Ceux qui partent, c'est Emmanuel Maurel, Marie-Noëlle Lienemann et leurs assistants parlementaires. On est sur des logiques ultrapersonnelles. "
Trop discret
" Au bureau national, ils n'emmènent pas la moitié des membres du courant ", appuie Laurent Baumel, signataire de la motion de M. Maurel au congrès. L'ancien député frondeur se dit en désaccord avec la stratégie de son collègue et ce
" ralliement prématuré et inconditionnel " à Jean-Luc Mélenchon.
Mi-septembre, quand le parti a présenté ses propositions pour l'Europe dans un texte penchant largement à gauche, Mme Lienemann y a vu
" un leurre, une manœuvre cynique ". Elle a présenté avec M. Maurel un texte alternatif,
qui a été, comme son -concurrent, soumis au vote des militants,
jeudi 11 octobre. Or, pour M. Faure,
" il n'y a aucune justification sur le fond " dans le différend.
" Quand je vois Marie-Noëlle Lienemann, je me dis que tout m'éloigne de ce type de personnage, grince-t-il.
Députée européenne, ministre, sénatrice, maire… Tout ça elle le doit à qui sinon à ce parti qu'elle vomit tant aujourd'hui ? C'est tout ce que j'abhorre en politique. "
En tout cas, le projet pour l'Europe, premier texte de cadrage idéologique de " l'ère Faure ", aura réussi à contrarier une partie de la gauche du PS… et de sa droite. Pierre Moscovici, qui a longuement hésité à candidater pour être tête de liste aux européennes, a finalement renoncé, reprochant à son parti, dans une interview au
Monde, de
" n'avoir pas pris la mesure du défi existentiel auquel fait face l'Europe ".

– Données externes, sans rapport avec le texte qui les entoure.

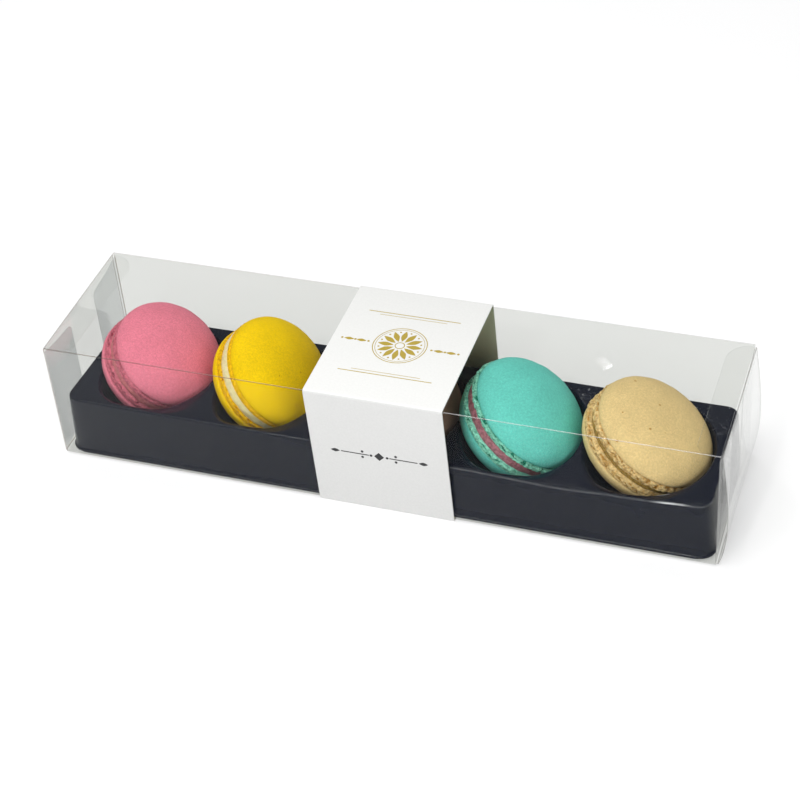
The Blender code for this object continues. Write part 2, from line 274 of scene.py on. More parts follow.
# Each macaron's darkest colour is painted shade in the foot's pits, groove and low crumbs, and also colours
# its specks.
COLOURS = {
    "pink": {"dome": (0.87, 0.245, 0.335), "foot": (0.70, 0.185, 0.25), "shade_and_specks": (0.30, 0.04, 0.07),
             "filling": (0.60, 0.18, 0.20), "shade_in_hollows": 0.25, "mottle": 0.85, "specks": 0.0},
    "yellow": {"dome": (1.0, 0.66, 0.0), "foot": (0.97, 0.56, 0.002), "shade_and_specks": (0.42, 0.13, 0.003),
               "filling": (0.86, 0.76, 0.42), "shade_in_hollows": 0.25, "mottle": 0.93, "specks": 0.5},
    "cocoa": {"dome": (0.36, 0.22, 0.15), "foot": (0.38, 0.24, 0.16), "shade_and_specks": (0.10, 0.06, 0.04),
              "filling": (0.10, 0.06, 0.04), "shade_in_hollows": 0.6, "mottle": 0.80, "specks": 0.0},
    "mint": {"dome": (0.160, 0.67, 0.58), "foot": (0.30, 0.77, 0.59), "shade_and_specks": (0.01, 0.21, 0.13),
             "filling": (0.47, 0.18, 0.22), "shade_in_hollows": 0.55, "mottle": 0.45, "specks": 0.0},
    "beige": {"dome": (0.83, 0.62, 0.29), "foot": (0.84, 0.62, 0.29), "shade_and_specks": (0.50, 0.26, 0.05),
              "filling": (0.38, 0.23, 0.04), "shade_in_hollows": 0.6, "mottle": 0.60, "specks": 0.8},
}


def macaron_place(size):
    middle = Vector((MIDDLE_X + size["x"], 0, FLOOR_Z + size["z"]))
    around = Matrix.Rotation(math.radians(size["turn"]), 4, "Z")
    lean = Matrix.Rotation(math.radians(size["tilt"]), 4, "Y")
    return Matrix.Translation(middle) @ (around @ lean)


print("macarons:", ", ".join(MACARONS))

# %% [markdown]
# ## Helpers for nodes
# A material is a graph of nodes, and writing every node in full hides what it does. Each of these
# helpers adds one node, sets its numbers, links what goes in and gives back what comes out, so that
# a finish reads like a short recipe. A group is a graph of its own with named inputs and outputs.

# %% Node helpers
def new_group(name, inputs, outputs):
    """An empty shader node group; inputs and outputs give each socket's name and kind."""
    group = bpy.data.node_groups.new(name, "ShaderNodeTree")
    for socket, kind in inputs:
        group.interface.new_socket(socket, in_out="INPUT", socket_type=kind)
    for socket, kind in outputs:
        group.interface.new_socket(socket, in_out="OUTPUT", socket_type=kind)
    return group, group.nodes.new("NodeGroupInput"), group.nodes.new("NodeGroupOutput")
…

Voilà donc six mois qu'Olivier Faure occupe le poste de patron du PS, au terme d'un affrontement avec Stéphane Le Foll, Emmanuel Maurel et Luc Carvounas qui n'a passionné que les initiés. Son installation dans le bureau du premier secrétaire s'est accompagnée de nombreuses critiques en interne. On le dit isolé, méconnaissant les rouages de son propre parti, manquant de flair politique comme de punch. En un mot : discret, trop discret.
Paradoxalement, des cadres lui reprochent aussi une certaine rudesse, comme lorsqu'il qualifie, en juillet, François Hollande de
" champion du déni ". Ou, plus récemment, quand il déclare à la radio que Manuel Valls, en partance pour Barcelone, est
" l'un des hommes politiques aujourd'hui les plus détestés dans ce pays " et qu'il quitte la France
" avec le goudron et les plumes ". " Je lui ai dit que ce n'était pas bien, raconte un parlementaire.
Si le PS pense qu'il peut se reconstruire en tapant sur ses anciens dirigeants, il ne prend pas le bon chemin. "
Olivier Faure, lui, trouve que le plus dur dans la fonction, ce sont
" les comportements ". Il s'agace contre tel secrétaire national qui se répand en " off " acrimonieux dans la presse, et plus généralement contre
" les gens qui se comportent comme si on avait fait 35 % - aux élections -
et qu'on -pouvait se permettre le luxe d'une division sur rien ".
Attendu au tournantSe positionner à gauche, dans l'opposition à Emmanuel Macron, et en même temps assumer une histoire longue de plus d'un siècle – y compris celle, récente, du quinquennat Hollande : le Parti socialiste d'Olivier Faure est sur une ligne de crête. Et il est attendu au tournant, surtout que ces cinq années au pouvoir sont en train d'être auscultées pour un travail d'inventaire qui doit être rendu courant novembre. Les " frondeurs " sont déjà en alerte.
Etre premier secrétaire aujourd'hui,
" c'est un rôle souvent ingrat, mais que j'ai pris avec enthousiasme et comme une responsabilité à un moment historiquement difficile ", assure Olivier Faure. Quitte à courir le risque d'être un patron de transition, avant que quelqu'un ne reprenne la main quand les temps seront moins durs ?
" Si on se casse la gueule, il n'y aura plus rien. Si on y arrive, les militants se souviendront de qui les a menés sur le chemin de la renaissance ", veut-il croire.
Alors peu importe les orages au-dessus de sa tête.
" Je ne veux pas lâcher. C'est l'histoire d'une vie. Je sais ce que je dois à la gauche, qui est à l'origine de tous les progrès sociaux depuis un siècle. Si j'étais né cent ans plus tôt, j'aurais travaillé à 6 ans, j'aurais été de ceux qui n'ont pas le baccalauréat. "
Accéder au poste n'était pourtant pas un rêve – contrairement, par exemple, à Jean-Christophe Cambadélis, qui l'a précédé dans la fonction – mais
" c'est la plus belle des missions, c'est cent fois plus beau que d'être ministre ". Alors malgré les difficultés, malgré les épisodes de tension qui se suivent,
" je n'accepte pas ce qui paraît un acquis pour beaucoup : que la gauche de gouvernement devrait disparaître ".